**TASK REQUIREMENTS**
A precise retyping is required of every line from the one containing "What FreeCAD Python" down to the one containing "TANK_Z = SHAFT_Z + TANK_RISE", both included, and of no other line.

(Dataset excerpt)
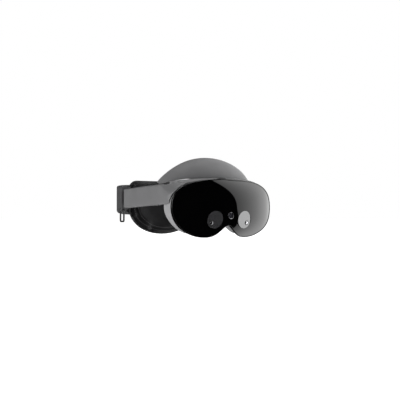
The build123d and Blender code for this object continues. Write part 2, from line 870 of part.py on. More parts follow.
def hood(inset):
    """The space under a hood that starts at the visor's upper edge and widens backwards."""
    half = visor_outline[:5]
    ring = [(-x, z) for x, z in reversed(half[1:])] + half
    sections = []
    for depth, growth in hood_steps:
        edge = shifted(ring, growth - inset)
        with BuildSketch(facing(depth)) as section:
            with BuildLine():
                Spline(edge)
                Polyline(edge[-1], (edge[-1][0], 0), (edge[0][0], 0), edge[0])
            make_face()
        sections.append(section.sketch.faces()[0])
    with BuildPart() as space:
        loft(sections, ruled=True)
    return space.part


def arm_pocket(side):
    """The hollow inside one arm: speaker room in front, tongue channel behind."""
    x_end = tongue_x[1] + running_gap
    speaker_z = (speaker_pocket_z[0], speaker_pocket_z[1])
    channel_z = (tongue_z[0] - running_gap, tongue_z[1] + running_gap)
    room = block((arm_inner_x - 1, speaker_pocket_floor_x), speaker_pocket, speaker_z)
    channel = block((arm_inner_x - 1, x_end), (speaker_pocket[1] - 1, arm_end_depth + 1), channel_z)
    pocket = room + channel
    return pocket if side > 0 else to_other_side(pocket)


brow_and_arms = plan_band(halo_outer, halo_inner)
brow_corners = [(5, 80), (5, 100), (38, 100)]
halo_side = side_profile(arm_upper_edge, arm_lower_edge + shoulder_lower_edge[1:], brow_corners)
housing_clearance = housing_body(panel_gap, (housing_front_depth, housing_back_depth))
key_floor = (45.0, speaker_pocket_z[0] + 1)


def key_opening(side, size, gap):
    """Slot through the floor of one arm for a key."""
    x_range = sorted((side * (key_x - size[0] / 2 - gap), side * (key_x + size[0] / 2 + gap)))
    depths = (key_depth - size[1] / 2 - gap, key_depth + size[1] / 2 + gap)
    return block(x_range, depths, key_floor)


with BuildPart() as halo_frame:
    add(extrude(brow_and_arms, amount=120, mode=Mode.PRIVATE))
    add(halo_side, mode=Mode.INTERSECT)
    add(arch(0, 30, (0, 200)), mode=Mode.INTERSECT)
    arm_edges = [edge for edge in halo_frame.edges() if edge.length > long_edge]
    arm_edges = [edge for edge in arm_edges if edge.bounding_box().max.Y > 0]
    fillet([edge for edge in arm_edges if abs(edge.center().X) > arm_inner_x + 1], radius=arm_round)
    add(hood(0), mode=Mode.INTERSECT)
    add(outline_prism(0.5), mode=Mode.SUBTRACT)
    add(housing_clearance, mode=Mode.SUBTRACT)
    for side in (-1, 1):
        add(arm_pocket(side), mode=Mode.SUBTRACT)
    add(key_opening(-1, power_key, fitted_gap), mode=Mode.SUBTRACT)
    add(key_opening(1, volume_key, 2 * fitted_gap), mode=Mode.SUBTRACT)
    add(cross_rod(key_depth, key_pivot_z, key_pivot_radius + bore_gap, (86, 91.9)), mode=Mode.SUBTRACT)
    status_hole = Cylinder(status_radius + bore_gap, 8, mode=Mode.PRIVATE)
    add(Pos(-key_x, row_y(status_depth), 52) * status_hole, mode=Mode.SUBTRACT)

halo_frame.part.label = "halo_frame"
export_step(halo_frame.part, "parts/halo_frame.step")


# --- Arm covers, speakers, tongues -----------------------------------------


def arm_cover(side):
    """Inner cover of one arm, thick behind the speaker to guide the tongue."""
    face_x = tongue_x[0] - running_gap
    thin = block(
        (arm_inner_x, arm_inner_x + cover_thickness),
        (speaker_pocket[0] + fitted_gap, speaker_pocket[1]),
        (speaker_pocket_z[0] + fitted_gap, speaker_pocket_z[1] - fitted_gap),
    )
    thick = block(
        (arm_inner_x, face_x),
        (speaker_pocket[1] - 1, arm_end_depth - fitted_gap),
        (tongue_z[0] + bore_gap, tongue_z[1] - bore_gap),
    )
    step_depths = (speaker_pocket[1] - 1, speaker_pocket[1] + 1)
    cover = thin + thick - block((80, 90), step_depths, (40, speaker_pocket_z[0]))
    for i in range(grille_slots):
        slot_z = speaker_centre[2] + (i - (grille_slots - 1) / 2) * grille_step
        cover -= block((80, 90), grille_depths, (slot_z - grille_slot / 2, slot_z + grille_slot / 2))
    if side > 0:
        cover -= cross_rod(key_depth, key_pivot_z, key_pivot_radius + bore_gap, (85.1, 90))
    return cover if side > 0 else to_other_side(cover)


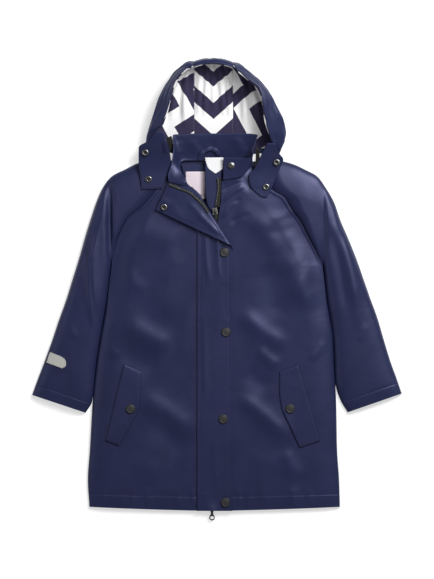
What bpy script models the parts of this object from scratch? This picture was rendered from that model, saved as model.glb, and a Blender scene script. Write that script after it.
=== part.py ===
"""Child's hooded raincoat, laid flat on its back with the right front's top corner turned back.

The tables are in millimetres: x runs from the wearer's right sleeve to the left one,
y from the hem to the hood, z up from the surface the coat lies on.
"""
import math

import bmesh
import bpy
import numpy as np
from mathutils import Vector
from mathutils.bvhtree import BVHTree

NAME = "hooded_raincoat"
MM = 0.001
CENTRE_X = -0.1         # middle of the whole outline, in the tables' frame
CENTRE_Y = 387.2

CLOTH = 1.5             # coated shell cloth
THIN = 1.1              # lining, tape and label cloth
GAP = 0.3               # between pieces at a seam
SEAM_GAP = 1.0          # between a front and its sleeve, measured along x
# How far round a point the cloth beneath it is felt for, so that the wall clears its slopes.
REACH = 4.0
TAB_REACH = 2.5
TAPE_REACH = 5.0
COLLAR_REACH = 6.0
POCKET_REACH = 7.0
ZIP_REACH = 3.0
COLLAR_ROWS = 36
COLLAR_TURN = 24         # first of the collar's rows on its turned-back right end
HEM_RISE = 7.0          # how much higher the hem's corners lie than its middle
HEM_ROWS = 4            # the hem's curve fades out over this many rows
BELOW = (0.0, 387.5, -9000.0)     # the inner side of a piece that faces up
BOWL = (-6.0, 700.0, 60.0)        # the inner side of the hood

NAVY = (0.022, 0.026, 0.075)
NAVY_LINING = (0.035, 0.028, 0.07)
WHITE = (0.9, 0.9, 0.9)
GUNMETAL = (0.05, 0.05, 0.055)
SILVER = (0.5, 0.5, 0.48)
ZIP_BLACK = (0.025, 0.025, 0.022)
LABEL_PINK = (0.83, 0.72, 0.79)
PATCH_GREY = (0.55, 0.55, 0.52)

# Side seam of each half, from the hem to the underarm, and the front edge beside each row.
# Columns: side_x, side_y, zip_x, zip_y.
SIDE_RIGHT = (
    (-223.0, 7.0, -12.3, 0.0),
    (-225.8, 54.0, -12.3, 50.0),
    (-222.3, 107.0, -12.3, 105.0),
    (-217.5, 190.0, -12.3, 187.0),
    (-210.0, 262.5, -12.3, 258.0),
    (-203.0, 308.0, -12.3, 302.0),
    (-192.5, 366.0, -12.3, 360.0),
    (-183.8, 436.0, -12.3, 424.0),
)
SIDE_LEFT = (
    (214.9, 7.0, -5.3, 0.0),
    (213.5, 54.0, -5.3, 50.0),
    (210.0, 107.0, -5.3, 105.0),
    (208.3, 190.0, -5.3, 187.0),
    (204.2, 262.5, -5.3, 258.0),
    (202.5, 304.5, -5.3, 300.0),
    (191.5, 369.0, -5.3, 360.0),
    (185.0, 428.0, -5.3, 416.0),
)
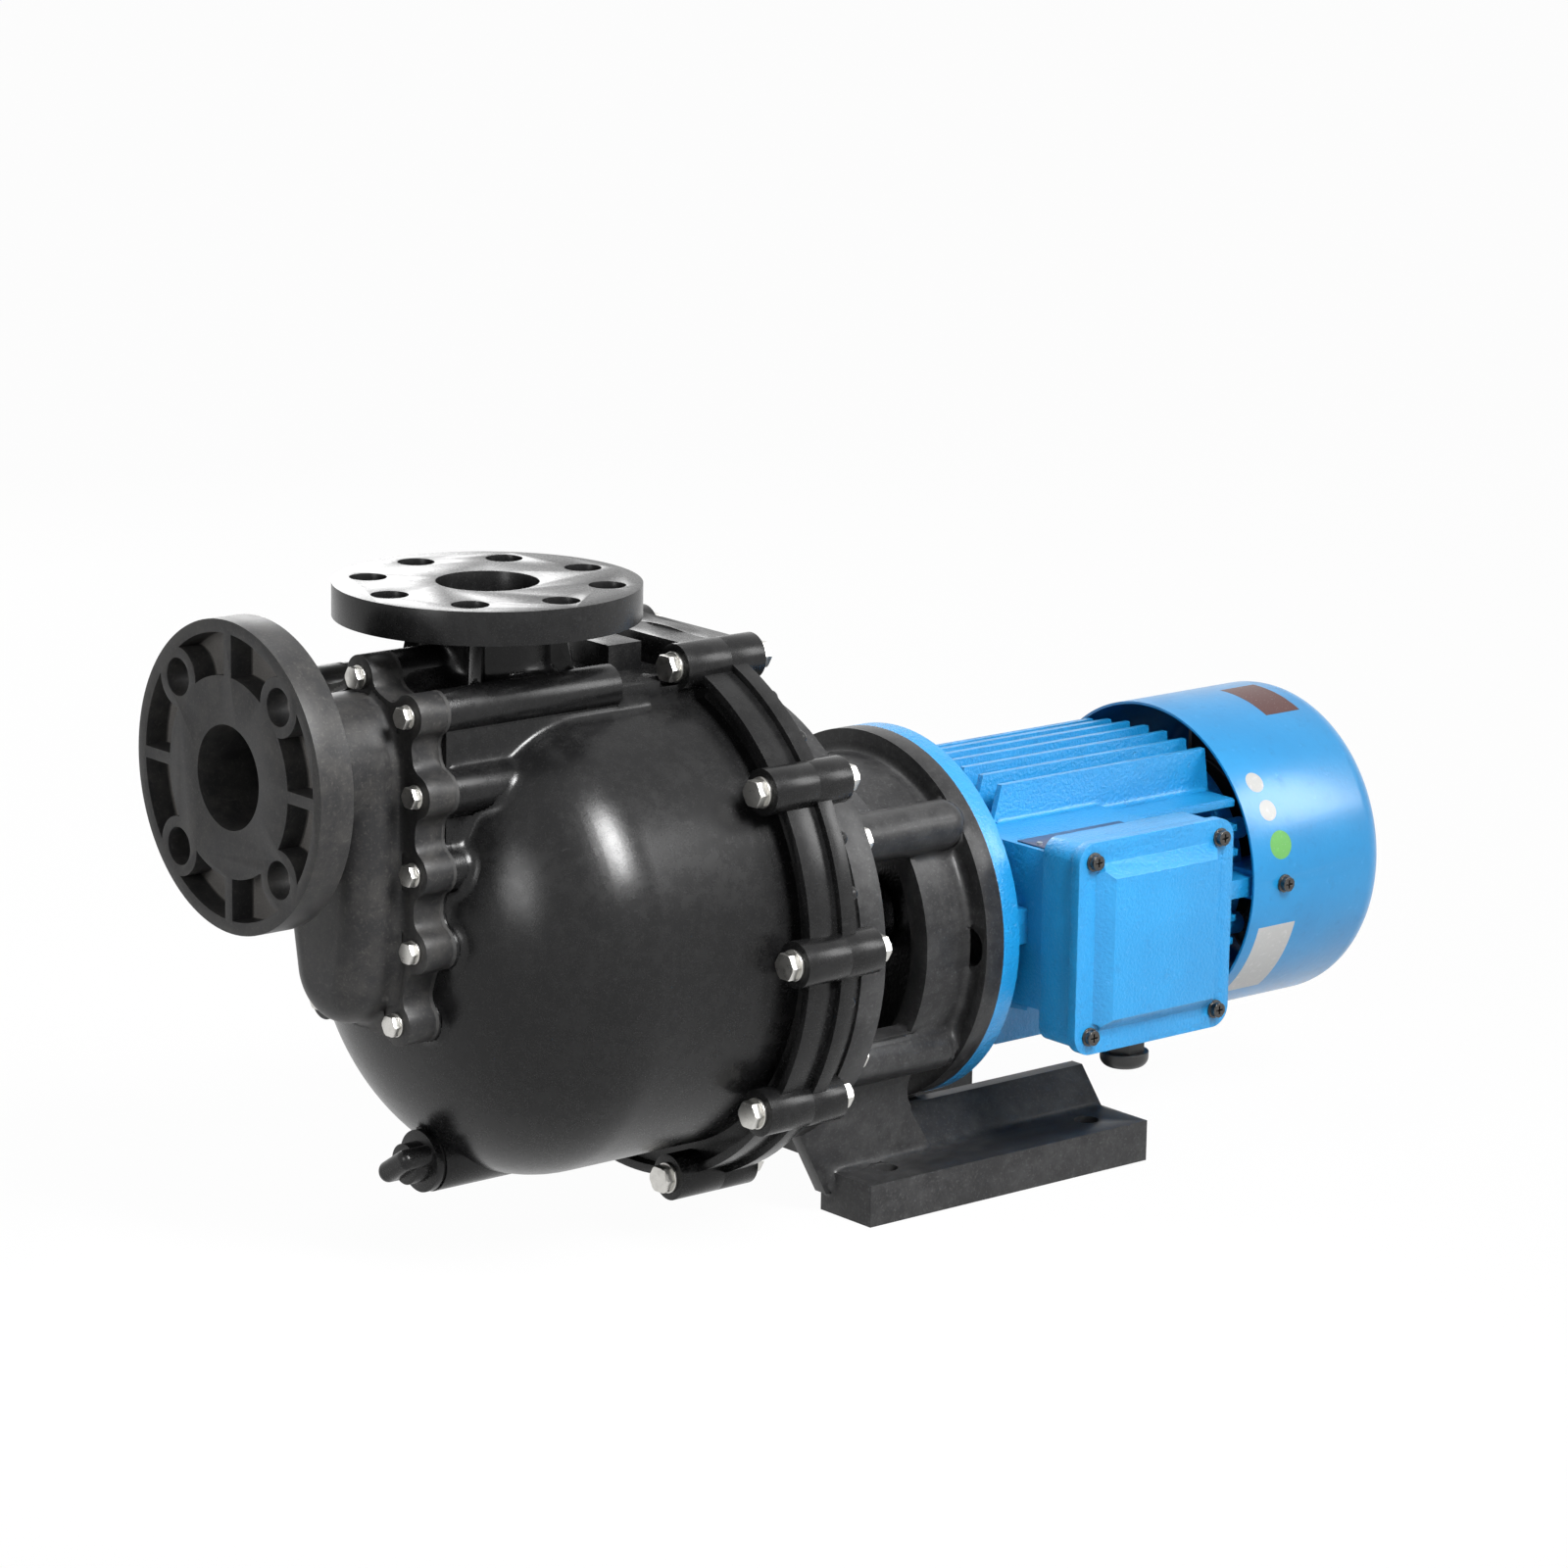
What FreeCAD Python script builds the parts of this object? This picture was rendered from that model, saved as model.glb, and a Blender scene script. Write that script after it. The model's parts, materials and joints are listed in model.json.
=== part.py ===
# Self-priming chemical pump: moulded tank, suction cover and bracket, with a flange-mounted motor.
# Frame: origin at the centre of the four foot-bolt holes on the underside of the foot.
# +X runs along the shaft from suction to motor, +Z is up, and the terminal box is on the -Y side.
import FreeCAD
import Part
import math
import os

V = FreeCAD.Vector
os.makedirs("parts", exist_ok=True)

# Heights of the two axes above the foot face
SHAFT_Z = 139.0
TANK_RISE = 29.0
TANK_Z = SHAFT_Z + TANK_RISE

# Clearances
RUN_GAP = 0.06        # radial play of a running fit
FACE_GAP = 0.05       # between faces that turn past each other
HOLE_PLAY = 0.5       # radius of a bolt hole over its bolt
SEAL_SQUASH = 0.1     # room left around a sealing ring in its groove

# Stations along the shaft
MATE_X = -19.4        # bracket and motor flange meet here
BRACKET_L = 118.6     # bracket between its two mating faces
COVER_STAND = 22.0    # rear cover rim to bracket
REAR_RIM_T = 9.0      # rear cover rim and plate
BODY_RIM_T = 18.0     # tank rim
TANK_STRAIGHT = 95.0  # tank rim face to the start of the nose
NOSE_L = 78.0         # rounded nose of the tank
MOUNT_X = MATE_X - BRACKET_L
RIM_BACK_X = MOUNT_X - COVER_STAND
SPLIT_X = RIM_BACK_X - REAR_RIM_T
RIM_FRONT_X = SPLIT_X - BODY_RIM_T
NOSE_X = SPLIT_X - TANK_STRAIGHT
FRONT_X = NOSE_X - NOSE_L

# Tank
TANK_R = 126.0
TANK_WALL = 8.0
NOSE_FLAT_R = 30.0    # flat middle of the nose
RIM_R = 141.5
GROOVE_R = 137.0      # outer wall of the groove behind the rim
GROOVE_DEPTH = 7.0
DECK_W = 94.0         # width of the top deck
DECK_H = 158.0        # deck above the shaft axis
HUMP_H = 173.0        # raised end of the deck above the shaft axis
HUMP_W = 88.0
FILL_PAD = 33.0       # square pad on the deck
FILL_PAD_L = 21.0
FILL_PAD_H = 14.0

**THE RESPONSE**
What FreeCAD Python script builds the parts of this object? This picture was rendered from that model, saved as model.glb, and a Blender scene script. Write that script after it. The model's parts, materials and joints are listed in model.json.
=== part.py ===
# Self-priming chemical pump: moulded tank, suction cover and bracket, with a flange-mounted motor.
# Frame: origin at the centre of the four foot-bolt holes on the underside of the foot.
# +X runs along the shaft from suction to motor, +Z is up, and the terminal box is on the -Y side.
import FreeCAD
import Part
import math
import os

V = FreeCAD.Vector
os.makedirs("parts", exist_ok=True)

# Heights of the two axes above the foot face
SHAFT_Z = 139.0
TANK_RISE = 29.0
TANK_Z = SHAFT_Z + TANK_RISE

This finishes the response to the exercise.